* START *

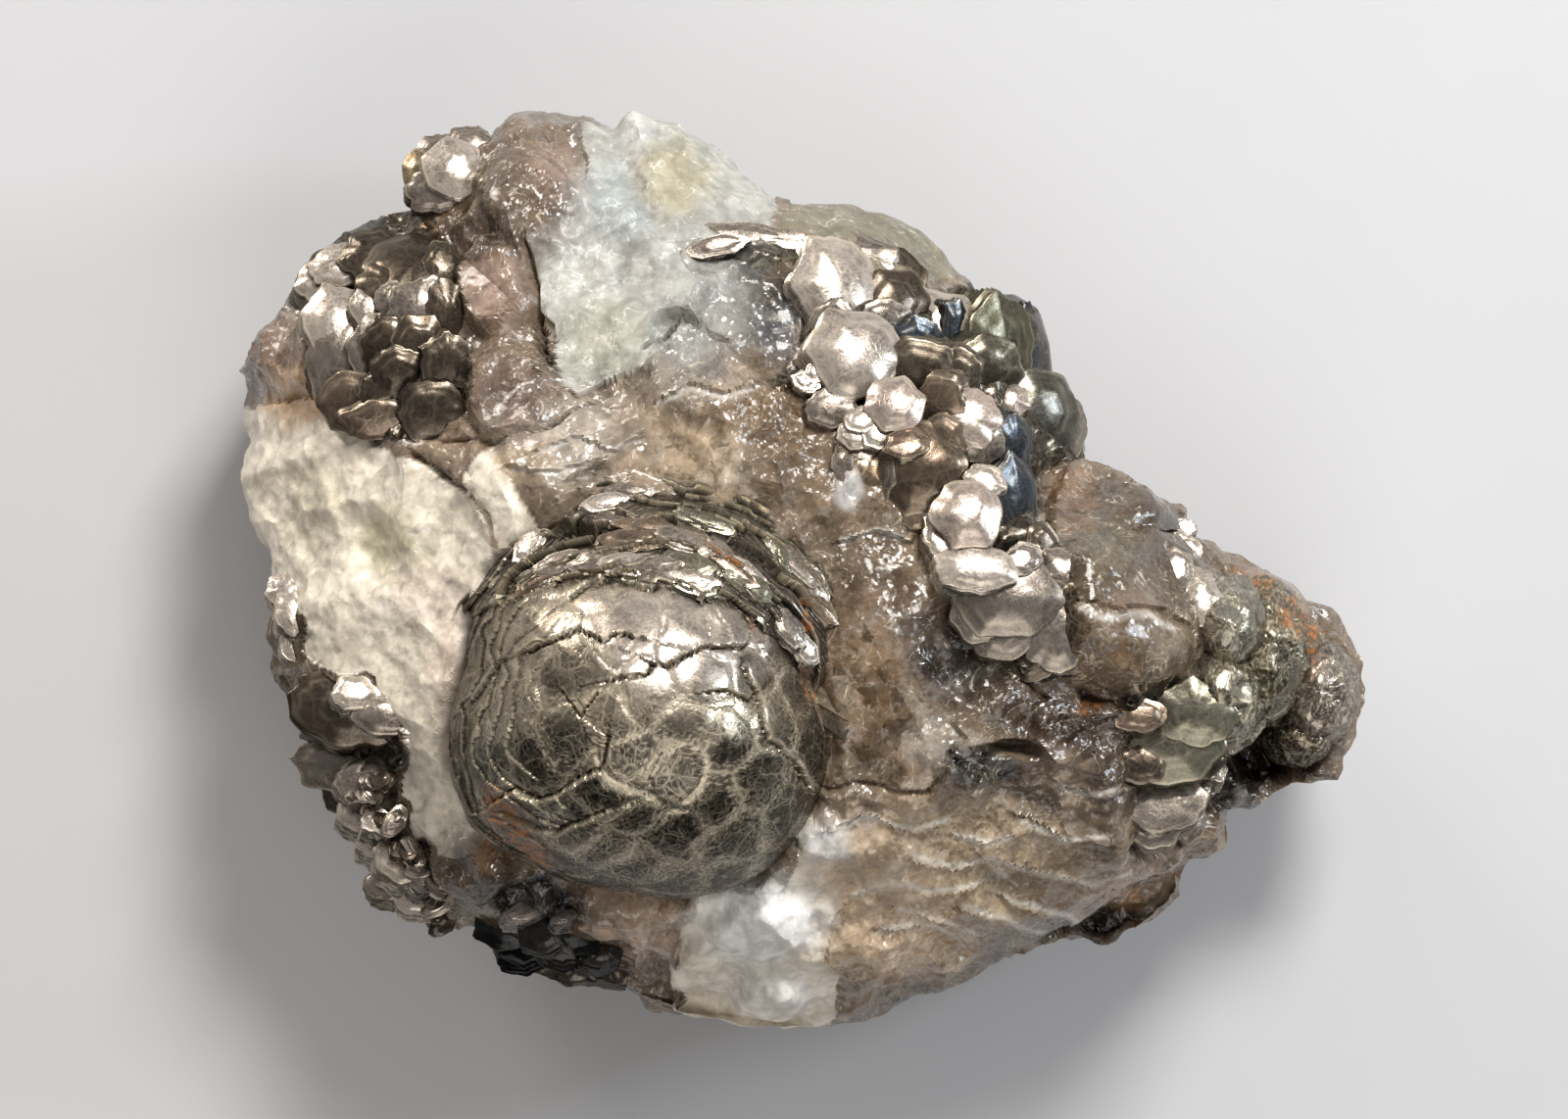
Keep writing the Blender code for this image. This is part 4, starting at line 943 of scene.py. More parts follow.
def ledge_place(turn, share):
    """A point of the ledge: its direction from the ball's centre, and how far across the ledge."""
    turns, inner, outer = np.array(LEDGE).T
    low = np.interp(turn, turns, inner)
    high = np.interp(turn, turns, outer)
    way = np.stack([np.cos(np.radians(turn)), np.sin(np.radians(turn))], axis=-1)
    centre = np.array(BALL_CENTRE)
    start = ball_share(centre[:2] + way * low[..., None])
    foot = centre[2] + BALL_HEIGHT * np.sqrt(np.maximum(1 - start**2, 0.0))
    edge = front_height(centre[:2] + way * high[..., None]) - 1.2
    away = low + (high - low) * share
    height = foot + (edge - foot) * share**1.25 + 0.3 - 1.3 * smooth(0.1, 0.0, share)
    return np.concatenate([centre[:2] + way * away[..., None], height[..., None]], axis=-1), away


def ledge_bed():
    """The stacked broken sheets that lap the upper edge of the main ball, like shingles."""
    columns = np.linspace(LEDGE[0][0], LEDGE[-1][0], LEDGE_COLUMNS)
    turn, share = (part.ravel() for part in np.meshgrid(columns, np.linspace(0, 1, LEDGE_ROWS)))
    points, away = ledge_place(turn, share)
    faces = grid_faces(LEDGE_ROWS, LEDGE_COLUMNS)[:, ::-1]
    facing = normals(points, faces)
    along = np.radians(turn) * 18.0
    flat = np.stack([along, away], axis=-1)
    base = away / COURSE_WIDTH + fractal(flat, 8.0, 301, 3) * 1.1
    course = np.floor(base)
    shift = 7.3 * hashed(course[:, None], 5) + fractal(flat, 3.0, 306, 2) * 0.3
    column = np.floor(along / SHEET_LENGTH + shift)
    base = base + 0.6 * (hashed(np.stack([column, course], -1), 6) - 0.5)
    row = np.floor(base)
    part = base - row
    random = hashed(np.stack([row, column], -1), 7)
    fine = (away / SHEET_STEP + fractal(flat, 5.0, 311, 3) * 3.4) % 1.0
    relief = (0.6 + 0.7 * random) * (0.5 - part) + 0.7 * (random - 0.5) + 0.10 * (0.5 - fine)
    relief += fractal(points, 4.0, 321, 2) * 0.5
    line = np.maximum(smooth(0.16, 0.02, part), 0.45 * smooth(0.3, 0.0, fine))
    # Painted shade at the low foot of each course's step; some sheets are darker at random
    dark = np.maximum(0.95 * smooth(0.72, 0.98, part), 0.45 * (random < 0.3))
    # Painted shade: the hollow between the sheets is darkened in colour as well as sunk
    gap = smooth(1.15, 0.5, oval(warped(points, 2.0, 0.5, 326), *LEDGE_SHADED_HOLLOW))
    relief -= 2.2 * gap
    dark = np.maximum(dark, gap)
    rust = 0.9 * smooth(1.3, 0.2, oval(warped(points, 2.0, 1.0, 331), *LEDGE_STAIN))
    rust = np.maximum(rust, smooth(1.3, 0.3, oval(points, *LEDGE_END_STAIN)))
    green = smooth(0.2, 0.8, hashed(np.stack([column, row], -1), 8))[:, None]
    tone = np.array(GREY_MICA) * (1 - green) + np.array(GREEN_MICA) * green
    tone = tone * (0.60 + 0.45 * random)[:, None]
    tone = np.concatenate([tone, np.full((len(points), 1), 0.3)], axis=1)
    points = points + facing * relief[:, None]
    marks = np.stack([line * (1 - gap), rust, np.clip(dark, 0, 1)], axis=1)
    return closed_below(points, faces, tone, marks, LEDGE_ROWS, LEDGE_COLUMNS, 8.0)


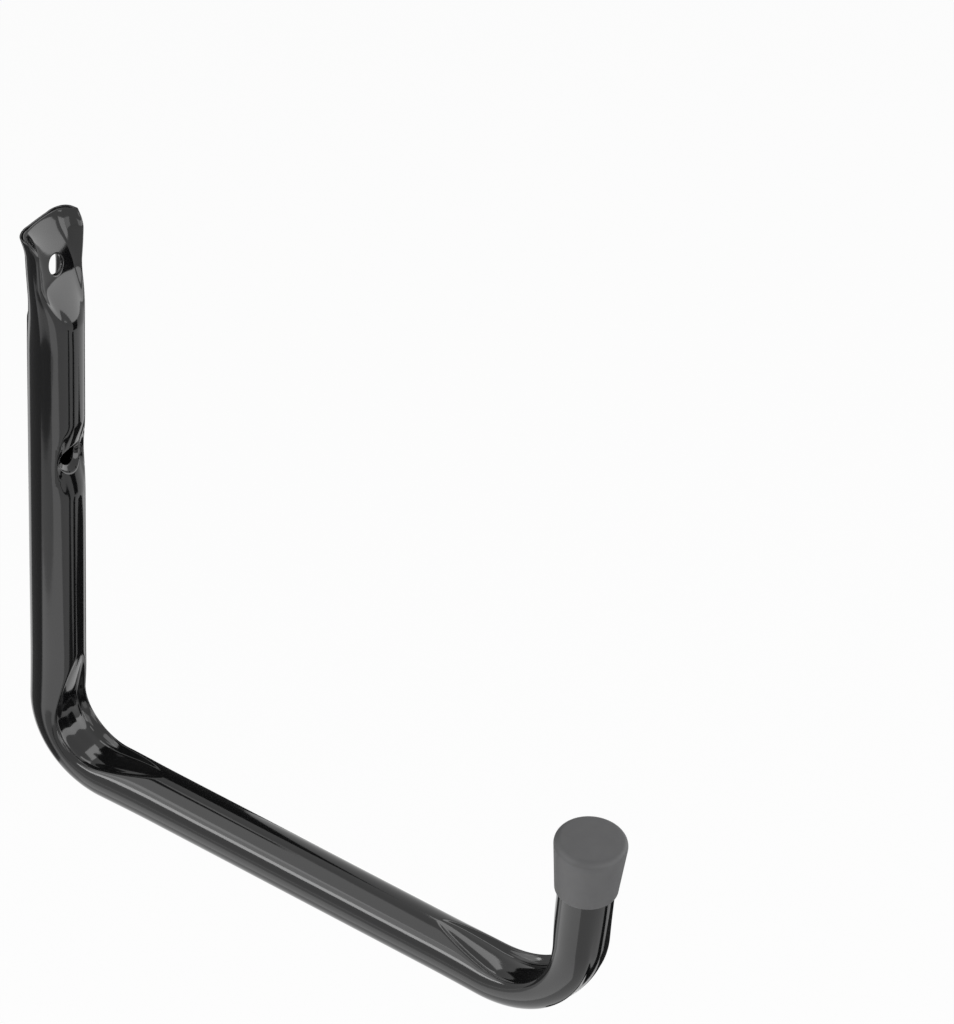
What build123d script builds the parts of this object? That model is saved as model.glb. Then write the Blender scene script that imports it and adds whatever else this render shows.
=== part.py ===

* END *

(EXERCISE INSTRUCTIONS) Return exactly what appears above, from the first line of the entries to the line with "return np.concatenate([centre[:2] +", inclusive.

(TASK RESULT)
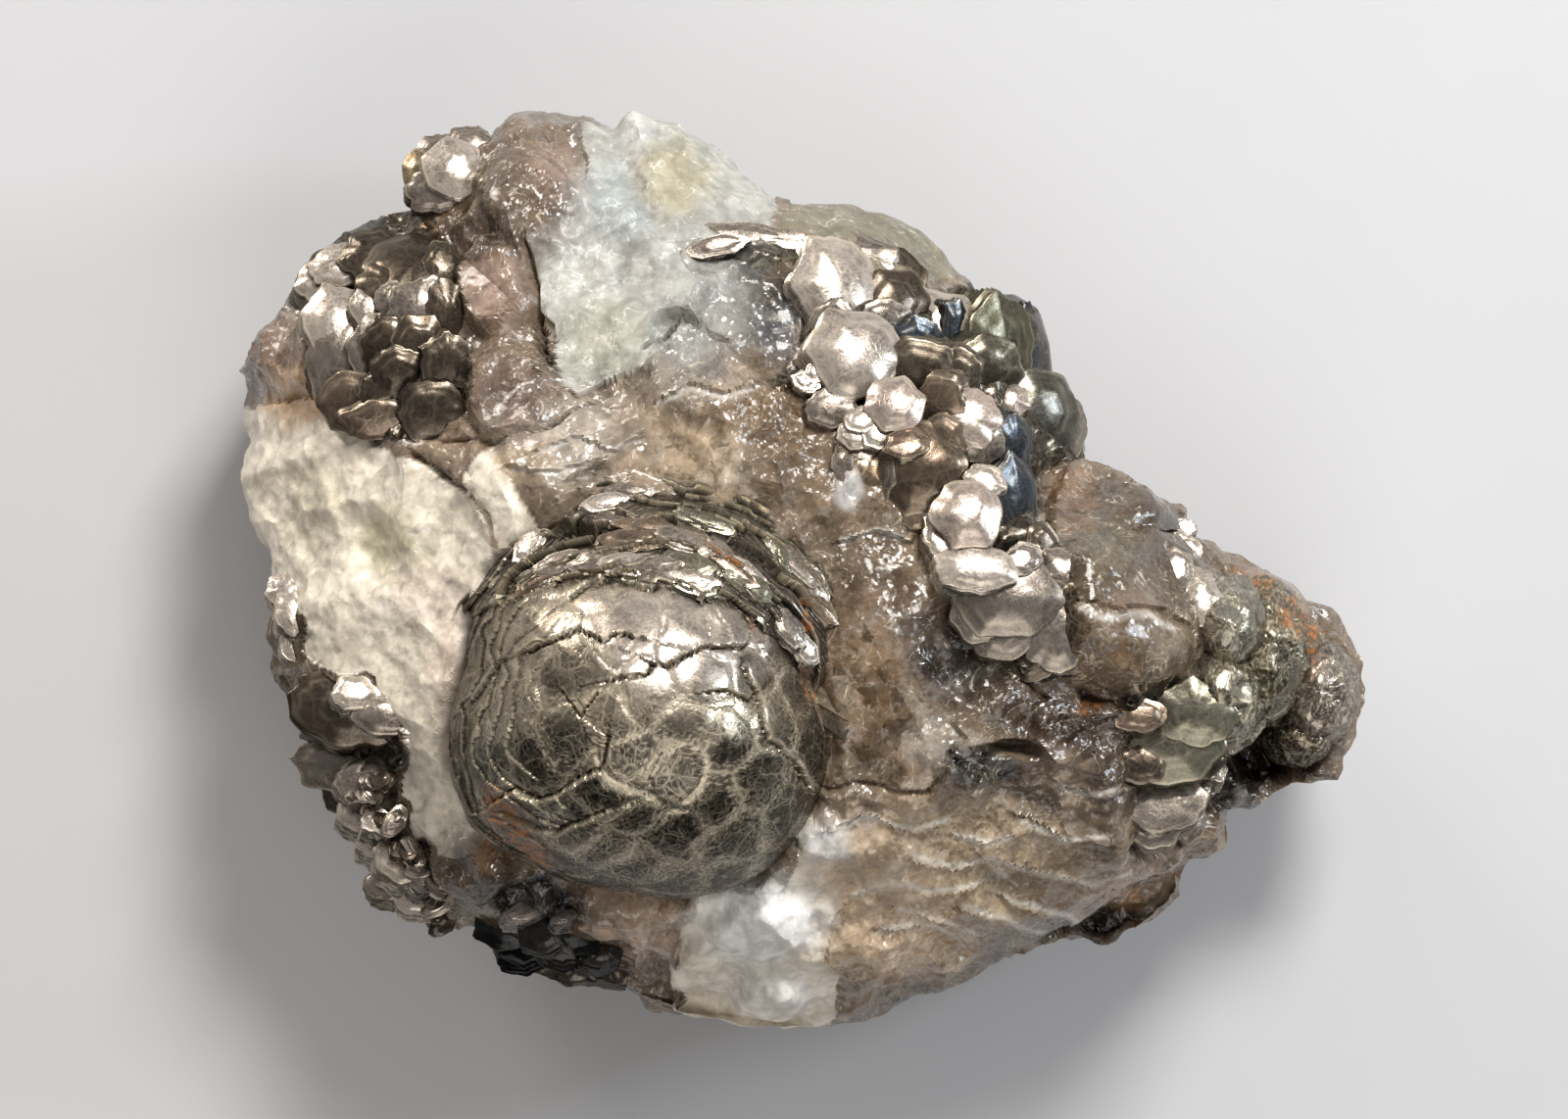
Keep writing the Blender code for this image. This is part 4, starting at line 943 of scene.py. More parts follow.
def ledge_place(turn, share):
    """A point of the ledge: its direction from the ball's centre, and how far across the ledge."""
    turns, inner, outer = np.array(LEDGE).T
    low = np.interp(turn, turns, inner)
    high = np.interp(turn, turns, outer)
    way = np.stack([np.cos(np.radians(turn)), np.sin(np.radians(turn))], axis=-1)
    centre = np.array(BALL_CENTRE)
    start = ball_share(centre[:2] + way * low[..., None])
    foot = centre[2] + BALL_HEIGHT * np.sqrt(np.maximum(1 - start**2, 0.0))
    edge = front_height(centre[:2] + way * high[..., None]) - 1.2
    away = low + (high - low) * share
    height = foot + (edge - foot) * share**1.25 + 0.3 - 1.3 * smooth(0.1, 0.0, share)
    return np.concatenate([centre[:2] + way * away[..., None], height[..., None]], axis=-1), away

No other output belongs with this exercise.